====== Data rows ======
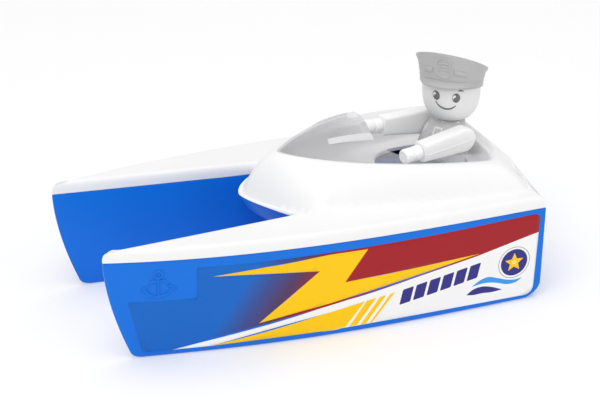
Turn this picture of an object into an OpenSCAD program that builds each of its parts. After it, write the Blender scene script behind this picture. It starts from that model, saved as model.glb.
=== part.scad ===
// Toy police catamaran: two slim floats under one white deck, a clear windscreen and a removable driver.
// Frame: +X towards the bows, +Y to port, +Z up, origin under the middle of the boat on the floor.

/* [Hull] */
// Length from the transom to the bow tips
hull_length = 250; // [240:1:260]
// Half the beam at the transom
transom_half = 66.95; // [66:0.05:68]
// Half width to the outside of a bow tip
bow_half = 48.4; // [47:0.1:50]
// Height of the blue moulding at the transom
side_height = 56.6; // [54:0.1:59]
// Extra height of the blue moulding at the bow tips
sheer_rise = 2.5; // [0:0.1:4]
// How far the stem leans back from deck to keel
stem_rake = 15; // [10:0.1:18]
// How far the outer side leans in from deck to keel
side_draft = 3.7; // [2:0.1:5]
// Wall thickness of the hull and deck mouldings
wall = 2; // [1.6:0.1:2.4]
// Height of the tunnel roof between the floats
tunnel_height = 46; // [44:0.5:48]

/* [Deck] */
// Height of the white deck above the blue side
deck_rise = 6.6; // [5:0.1:8]
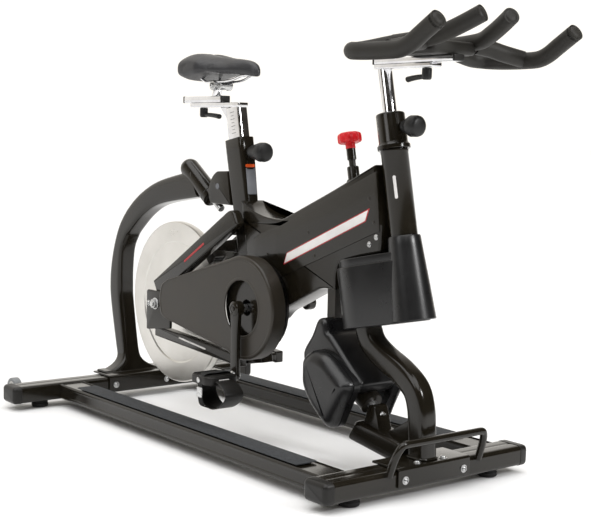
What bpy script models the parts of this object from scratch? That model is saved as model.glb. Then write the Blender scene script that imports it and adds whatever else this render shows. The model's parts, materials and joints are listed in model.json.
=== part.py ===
"""Indoor exercise bike whose frame leans from side to side on an inclined axis.

Metres, +Z up, +X forward, +Y to the rider's left. The origin is on the floor under the
middle of the overall box. Places on the frame are given as (distance ahead of the bottom
bracket, height above the floor).
"""
import math
import bmesh
import bpy
from mathutils import Matrix, Vector

# Overall layout
BB_X = 0.0067                 # bottom bracket ahead of the overall middle
BB_Z = 0.352
REAR_BEAM_X = -0.684
BASE_LENGTH = 1.239           # between the two cross beams' centres
REAR_BEAM_LENGTH = 0.830
FRONT_BEAM_LENGTH = 0.626
GAP = 0.0003                  # between pieces that touch

# Base
BEAM_DEPTH = 0.075
BEAM_HEIGHT = 0.048
BEAM_WALL = 0.003
FOOT_HEIGHT = 0.020
FOOT_RADIUS = 0.0235
FOOT_INSET = 0.099            # from a beam's tip to its foot
CAP_LENGTH = 0.026
RAIL_OUTER = 0.2705
RAIL_WIDTH = 0.077
RAIL_HEIGHT = 0.045
GRIP_THICKNESS = 0.002
GRIP_INSET = 0.008
GRIP_END = 0.085
WHEEL_RADIUS = 0.030
WHEEL_WIDTH = 0.022
WHEEL_BORE = 0.0045
WHEEL_INSET = 0.055           # from the rear beam's tip to its wheel
PLATE_THICKNESS = 0.005
PLATE_HALF_WIDTH = 0.110
HANDLE_RADIUS = 0.0085
SPINE_WIDTH = 0.060
POST_WIDTH = 0.050
ARCH_WIDTH = 0.054

# Lean axis, from the front pivot up to the rear one
FRONT_PIVOT = (0.405, 0.150)
REAR_PIVOT = (-0.280, 0.614)
PIN_RADIUS = 0.012
REAR_PIN_RADIUS = 0.010
SLEEVE_RADIUS = 0.028
CAPSULE_RADIUS = 0.0275
CAPSULE_LENGTH = 0.163
TURN_GAP = 0.0006             # round pin to round hole

# Frame
TILT = math.radians(12.0)     # head tube, top rearward
HEAD_REF = (0.455, 0.660)     # a point on the steering axis
HEAD_RADIUS = 0.032
HEAD_TOP = 0.757
HEAD_BOTTOM = 0.515
SEAT_TILT = math.radians(10.9)
SEAT_REF = (-0.1465, 0.690)   # a point on the seat tube's axis
SEAT_POST_DEPTH = 0.060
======
**Stated goal**
Emit, unaltered, the lines from the top of the listing down through the line that holds "on the floor."; emit nothing else.

**Exercise result**
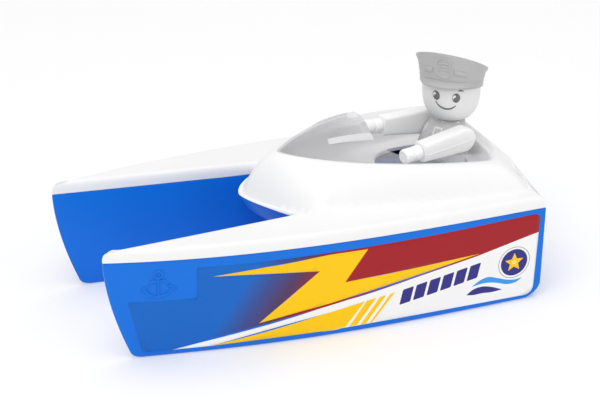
Turn this picture of an object into an OpenSCAD program that builds each of its parts. After it, write the Blender scene script behind this picture. It starts from that model, saved as model.glb.
=== part.scad ===
// Toy police catamaran: two slim floats under one white deck, a clear windscreen and a removable driver.
// Frame: +X towards the bows, +Y to port, +Z up, origin under the middle of the boat on the floor.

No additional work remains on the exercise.